[START OF RECORDED INFORMATION]
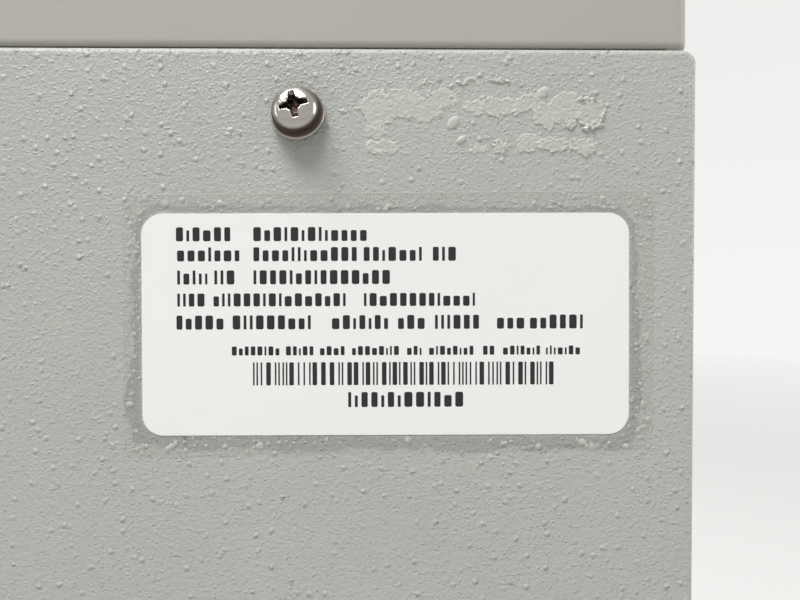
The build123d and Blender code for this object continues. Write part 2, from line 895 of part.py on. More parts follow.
# Mains inlet: flanged housing with the socket below and the switch well above
inlet_plane = Plane.XZ.offset(-(rear_face + inlet_flange))
socket_centre = (inlet_x, inlet_z - socket_drop)
switch_centre = (inlet_x, inlet_z + switch_rise)
with BuildPart() as power_inlet:
    with BuildSketch(inlet_plane):
        with Locations((inlet_x, inlet_z)):
            RectangleRounded(inlet_width, inlet_height, inlet_corner)
    extrude(amount=inlet_flange)
    with BuildSketch(Plane.XZ.offset(-rear_face)):
        with Locations((inlet_x, inlet_z)):
            Rectangle(inlet_width - 2 * inlet_lip, inlet_height - 2 * inlet_lip)
    extrude(amount=inlet_depth)
    with BuildSketch(inlet_plane) as mouth:
        with Locations(socket_centre):
            Rectangle(socket_width, socket_height)
        chamfer(mouth.vertices().group_by(Axis.Y)[-1], socket_bevel)
    extrude(amount=socket_depth, mode=Mode.SUBTRACT)
    with BuildSketch(inlet_plane.offset(socket_depth)):
        with Locations(socket_centre):
            with Locations((-pin_pitch, -pin_rise), (pin_pitch, -pin_rise), (0, pin_rise)):
                Rectangle(pin_height, pin_width)
    extrude(amount=-pin_length)
    with BuildSketch(inlet_plane):
        with Locations(switch_centre):
            Rectangle(switch_width + 2 * rocker_gap, switch_height + 2 * rocker_gap)
    extrude(amount=switch_depth, mode=Mode.SUBTRACT)
    with BuildSketch(Plane.YZ.offset(inlet_x - switch_width / 2 - rocker_gap - pivot_length)):
        with Locations((rear_face, inlet_z + switch_rise)):
            Circle(pivot_radius + pivot_gap)
    extrude(amount=switch_width + 2 * (rocker_gap + pivot_length), mode=Mode.SUBTRACT)
power_inlet.part.label = "power_inlet"
export_step(power_inlet.part, "parts/power_inlet.step")

rocker_face = rear_face + inlet_flange
rocker_back = rocker_face - rocker_thickness
rocker_z = inlet_z + switch_rise
with BuildPart() as power_rocker:
    with BuildSketch(Plane.YZ.offset(inlet_x - switch_width / 2)):
        with BuildLine():
            Polyline(
                (rocker_face - rocker_dip, rocker_z - switch_height / 2),
                (rocker_face, rocker_z),
                (rocker_face + rocker_lift, rocker_z + switch_height / 2 - rocker_dip),
                (rocker_back + rocker_relief, rocker_z + switch_height / 2 - rocker_lift),
                (rocker_back, rocker_z),
                (rocker_back + rocker_relief, rocker_z - switch_height / 2 + rocker_dip),
                close=True,
            )
        make_face()
    extrude(amount=switch_width)
    with BuildSketch(Plane.YZ.offset(inlet_x - switch_width / 2 - pivot_length)):
        with Locations((rear_face, inlet_z + switch_rise)):
            Circle(pivot_radius)
    extrude(amount=switch_width + 2 * pivot_length)
power_rocker.part.label = "power_rocker"
export_step(power_rocker.part, "parts/power_rocker.step")


# Control board on standoffs behind the rear panel, with the network port on it
board_face = rear_face - sheet - standoff_length
with BuildPart() as board_standoffs:
    with BuildSketch(Plane.XZ.offset(-(rear_face - sheet))):
        with Locations((board_x, board_z)):
            with GridLocations(board_width - 2 * standoff_inset, board_height - 2 * standoff_inset, 2, 2):
                RegularPolygon(standoff_radius, 6)
    extrude(amount=standoff_length)
board_standoffs.part.label = "board_standoffs"
export_step(board_standoffs.part, "parts/board_standoffs.step")

with BuildPart() as control_board:
    with BuildSketch(Plane.XZ.offset(-board_face)):
        with Locations((board_x, board_z)):
            Rectangle(board_width, board_height)
    extrude(amount=board_thickness)
    with BuildSketch(Plane.XZ.offset(-(board_face - board_thickness))):
        with Locations((board_x, board_z)):
            with GridLocations(chip_pitch, chip_pitch, chip_columns, chip_columns):
                Rectangle(chip_size, chip_size)
    extrude(amount=chip_height)
control_board.part.label = "control_board"
export_step(control_board.part, "parts/control_board.step")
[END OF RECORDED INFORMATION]
### [GIVEN EXERCISE]
Copy all lines of the material above where the string "parts" occurs.

### [RESULT OF THIS EXERCISE]
The build123d and Blender code for this object continues. Write part 2, from line 895 of part.py on. More parts follow.
export_step(power_inlet.part, "parts/power_inlet.step")
export_step(power_rocker.part, "parts/power_rocker.step")
export_step(board_standoffs.part, "parts/board_standoffs.step")
export_step(control_board.part, "parts/control_board.step")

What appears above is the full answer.